De même les valeurs mobilières, fussent-elles des meilleures, de celles qu’on est convenu d’appeler « de tout repos », subiraient, en cas de grave perturbation, une baisse énorme au moment précis où l’établissement aurait besoin de les vendre. C’est l’éventualité dont les Chambres se sont maintes fois préoccupées pour les caisses d’épargne. Mais les déposans de ces caisses, créanciers de l’Etat, se doutent bien qu’ils ne pourraient, en pareil cas, être remboursés à bureau ouvert, et qu’il leur faudrait accepter les échéances que leur débiteur fixerait par une loi. Les établissemens privés ne sont pas en même posture : si leurs cliens se contentent d’un demi ou 1 pour 100 d’intérêt, c’est afin d’être sûrs de toucher à leur gré le montant de leur avoir. A la première alerte, ils accourent ; la simple déconfiture d’une société importante suffit pour attirer à toutes les autres un run aux dépôts. Ce fut ce qui arriva lors de la chute de l’ancien Comptoir. La déclaration de guerre de 1870 enleva en quelques jours au Crédit lyonnais 70 pour 100 de ce chapitre, à la Société générale 85 pour 100. On estime que la panique légère amène 25 pour 100 de retraits, la grave 50 à 60 pour 100, la très grave 75 à 90 pour 100. Il faut toujours être prêt à ces catastrophes.

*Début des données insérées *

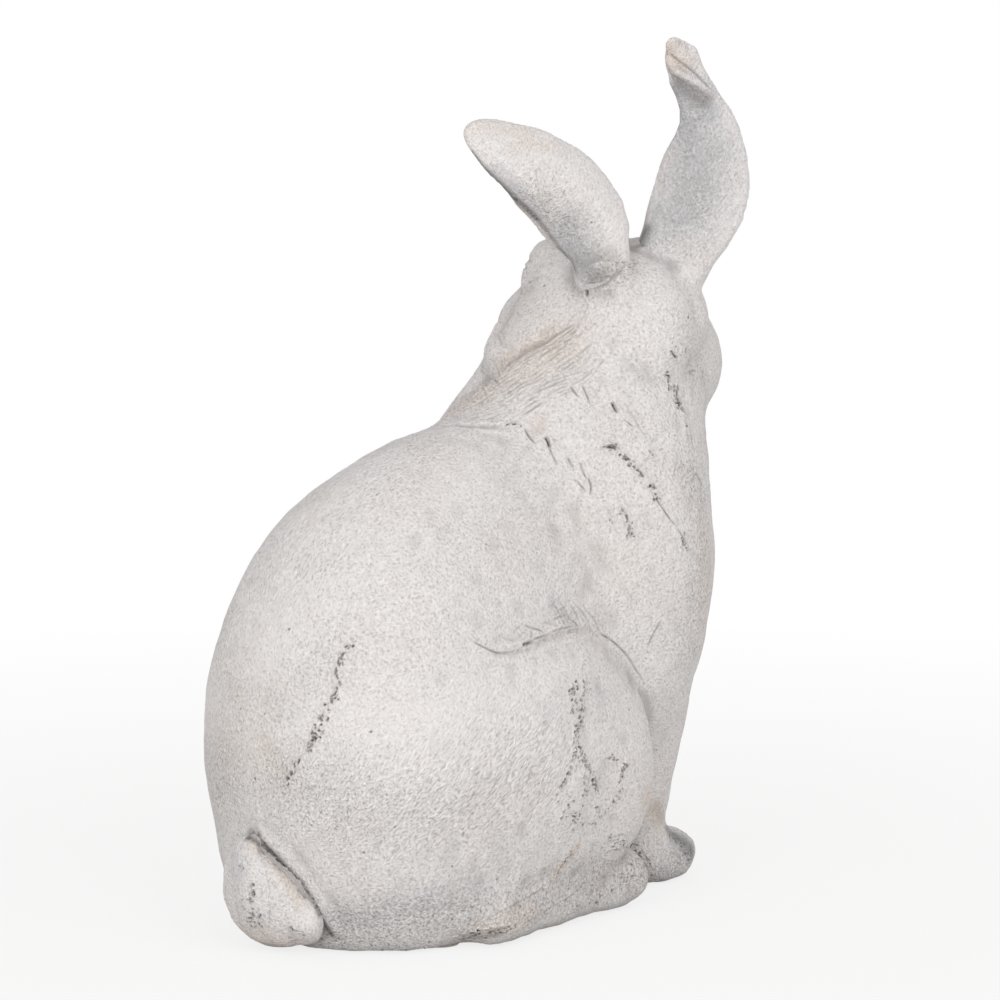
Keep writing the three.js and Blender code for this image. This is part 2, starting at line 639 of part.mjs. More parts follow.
/** One ear with its tenon and dowel, and the socket that they need in the head. side is +1 on the left. */
function earParts(ear, side) {
  const skullPoint = new THREE.Vector3(side * EAR_ROOT.x, EAR_ROOT.y, 0).applyMatrix4(headFrame);
  const lean = radians(EAR_ROOT.lean);
  const up = new THREE.Vector3(0, Math.sin(lean), Math.cos(lean)).transformDirection(headFrame);
  const root = wayOut(skin, skullPoint, up);
  const toWorld = headFrame.clone().setPosition(root);
  const around = new THREE.Vector3().setScalar(2.6 * ear.rootWidth);
  const seat = seatIn(new THREE.Box3().setFromCenterAndSize(root, around));
  const inTenon = EAR_TENON.length + GLUE_GAP;
  const pinFrom = -EAR_TENON.length - EAR_PIN.length / 3;
  const pinTo = pinFrom + EAR_PIN.length;
  const hole = pin(root, up, pinFrom - GLUE_GAP, pinTo + GLUE_GAP, EAR_PIN.diameter + 2 * GLUE_GAP);
  const tenon = pin(root, up, -EAR_TENON.length, 4 * SEAT_GAP, EAR_TENON.diameter);
  return {
    holeEnd: root.clone().addScaledVector(up, pinFrom),
    ear: blade(toWorld, up, ear, side).subtract(seat).add(tenon).subtract(hole),
    dowel: pin(root, up, pinFrom, pinTo, EAR_PIN.diameter),
    socket: pin(root, up, -inTenon, EAR_STEM, EAR_TENON.diameter + 2 * GLUE_GAP).add(hole),
  };
}

/** The tail with its peg, and the socket of the peg. */
function tailParts() {
  const back = new THREE.Vector3(0, 1, 0);
  const root = wayOut(skin, new THREE.Vector3(0, RUMP.y, TAIL_PEG.z), back);
  const tuft = blend(FIRM, ellipsoid(TAIL), ellipsoid(TAIL_TIP));
  const seat = seatIn(tuft.box.clone().expandByScalar(2 * SEAT_GAP));
  const whole = solidOf(simplified(surfaceOf(tuft, TAIL_CELL), TAIL_TRIANGLES));
  const depth = WALL - SOCKET_END;
  const peg = pin(root, back, GLUE_GAP - depth, TAIL.length / 4, TAIL_PEG.diameter);
  return {
    tail: whole.intersect(above(PAD_THICKNESS)).subtract(seat).add(peg),
    socket: pin(root, back, -depth, TAIL.length, TAIL_PEG.diameter + 2 * GLUE_GAP),
  };
}

function pieceOf(name, solid, material) {
  const { vertProperties, triVerts } = solid.getMesh();
  const geometry = new THREE.BufferGeometry();
  geometry.setAttribute('position', new THREE.BufferAttribute(vertProperties, 3));
  geometry.setIndex(new THREE.BufferAttribute(triVerts, 1));
  const mesh = new THREE.Mesh(geometry, material);
  mesh.name = name;
  return mesh;
}

const left = earParts(LEFT_EAR, 1);
const right = earParts(RIGHT_EAR, -1);
const tail = tailParts();

const underside = PAD_THICKNESS;
const hollowFloor = underside + FLOOR;
const hollowBox = trunk.box.clone();
hollowBox.min.z = hollowFloor;
hollowBox.max.z = Math.min(left.holeEnd.z, right.holeEnd.z) - WALL; // the head stays solid round the dowels
const hollowSpace = within(grown(trunk, -WALL), hollowBox);
const hollow = solidOf(simplified(surfaceOf(hollowSpace, CAVITY_CELL), CAVITY_TRIANGLES));
const plateTop = underside + PLATE.thickness;

/** An oval slab that stands out round the closing plate by an amount. */
function roundPlate(out, bottom, top) {
  return oval(PLATE.width + 2 * out, PLATE.length + 2 * out, PLATE.y, bottom, top);
}
const rebate = roundPlate(GLUE_GAP, 0, plateTop + GLUE_GAP);
const castingHole = roundPlate(-PLATE_LEDGE, underside, hollowFloor + CAVITY_CELL);
const casting = solidOf(simplified(surfaceOf(skin, BODY_CELL), BODY_TRIANGLES))
  .intersect(above(underside))
  .subtract(hollow.add(castingHole).add(rebate))
  .subtract(left.socket.add(right.socket).add(tail.socket));

const chalk = new THREE.MeshStandardMaterial({ color: '#d1cdca', roughness: 0.9, metalness: 0 });
const bareResin = new THREE.MeshStandardMaterial({ color: '#c4bdb4', roughness: 0.8, metalness: 0 });
const steel = new THREE.MeshStandardMaterial({ color: '#9a9da1', roughness: 0.35, metalness: 1 });
const felt = new THREE.MeshStandardMaterial({ color: '#b9b2a8', roughness: 1, metalness: 0 });

const rabbit = new THREE.Group();
rabbit.add(pieceOf('body_casting', casting, chalk));
rabbit.add(pieceOf('left_ear', left.ear, chalk));
rabbit.add(pieceOf('right_ear', right.ear, chalk));
rabbit.add(pieceOf('left_ear_pin', left.dowel, steel));
rabbit.add(pieceOf('right_ear_pin', right.dowel, steel));
rabbit.add(pieceOf('tail', tail.tail, chalk));
rabbit.add(pieceOf('base_plate', roundPlate(0, underside, plateTop), bareResin));
const upwards = new THREE.Vector3(0, 0, 1);
for (const [end, pad] of [['front', FRONT_PAD], ['rear', REAR_PAD]])
  for (const [name, side] of [['left', 1], ['right', -1]]) {
    const dot = pin(new THREE.Vector3(side * pad.x, pad.y, 0), upwards, 0, PAD_THICKNESS, PAD_DIAMETER);
    rabbit.add(pieceOf(`felt_pad_${end}_${name}`, dot, felt));
  }

const bounds = new THREE.Box3().setFromObject(rabbit);
const middle = bounds.getCenter(new THREE.Vector3());
for (const piece of rabbit.children) piece.geometry.translate(-middle.x, -middle.y, -bounds.min.z);

export default rabbit;
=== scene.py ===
"""Seated rabbit ornament in cast resin with a chalk wash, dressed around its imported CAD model.

Every piece is in metres in the part's own frame: +Z up, the rabbit sits looking along -Y, +X is its left side.
Sizes and places in this file are in millimetres where a name says so, and MM turns them into metres.
"""

from __future__ import annotations

import json
import logging
import math
from collections.abc import Callable, Iterator, Sequence
from contextlib import contextmanager
from dataclasses import dataclass
from enum import Enum

import bpy
import numpy as np
from mathutils import Euler, Matrix, Vector
from mathutils.bvhtree import BVHTree
from mathutils.kdtree import KDTree

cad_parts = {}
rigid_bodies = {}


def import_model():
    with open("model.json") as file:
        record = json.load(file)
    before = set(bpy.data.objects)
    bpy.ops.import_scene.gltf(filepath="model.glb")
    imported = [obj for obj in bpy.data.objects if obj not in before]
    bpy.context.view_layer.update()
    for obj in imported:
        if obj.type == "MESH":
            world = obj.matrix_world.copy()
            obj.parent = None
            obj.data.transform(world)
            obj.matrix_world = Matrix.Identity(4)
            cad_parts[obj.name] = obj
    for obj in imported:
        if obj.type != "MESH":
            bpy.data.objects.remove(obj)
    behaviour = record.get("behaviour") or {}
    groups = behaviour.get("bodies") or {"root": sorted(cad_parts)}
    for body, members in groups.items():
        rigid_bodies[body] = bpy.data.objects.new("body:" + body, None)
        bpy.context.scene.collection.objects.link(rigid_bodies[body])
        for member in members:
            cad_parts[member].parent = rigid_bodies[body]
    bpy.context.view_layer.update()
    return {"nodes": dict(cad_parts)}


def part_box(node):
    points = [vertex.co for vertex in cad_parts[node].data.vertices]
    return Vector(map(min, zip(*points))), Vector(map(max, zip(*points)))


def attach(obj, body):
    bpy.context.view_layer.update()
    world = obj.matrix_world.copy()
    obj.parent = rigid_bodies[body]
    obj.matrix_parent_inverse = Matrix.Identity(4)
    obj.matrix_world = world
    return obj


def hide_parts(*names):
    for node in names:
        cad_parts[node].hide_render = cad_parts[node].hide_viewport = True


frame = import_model()

logging.basicConfig(level=logging.INFO, format="%(message)s")
log = logging.getLogger("rabbit")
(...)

Les seules destinations rémunératrices de ces 1500 millions auxquels s’élèvent, dans les grandes banques de dépôt, les sommes remboursables à vue, sont l’escompte des effets de commerce et les emplois passagers que la Bourse offre habituellement aux capitaux sous forme de report. Pour que les sociétés de crédit soient en mesure de tenir leurs promesses, il faut que l’encaisse, le portefeuille des traites bancables et l’argent placé en reports, égalent les dettes exigibles à toute heure. Tandis qu’affolé par quelque krach, par la crainte d’un bouleversement social ou d’une complication extérieure, le bourgeois se présenterait aux guichets, l’établissement aurait, en quelques heures, réescompté à la Banque de France de volumineuses brochettes d’effets et en aurait rapporté des liasses de billets bleus et clos sacs d’espèces sonnantes.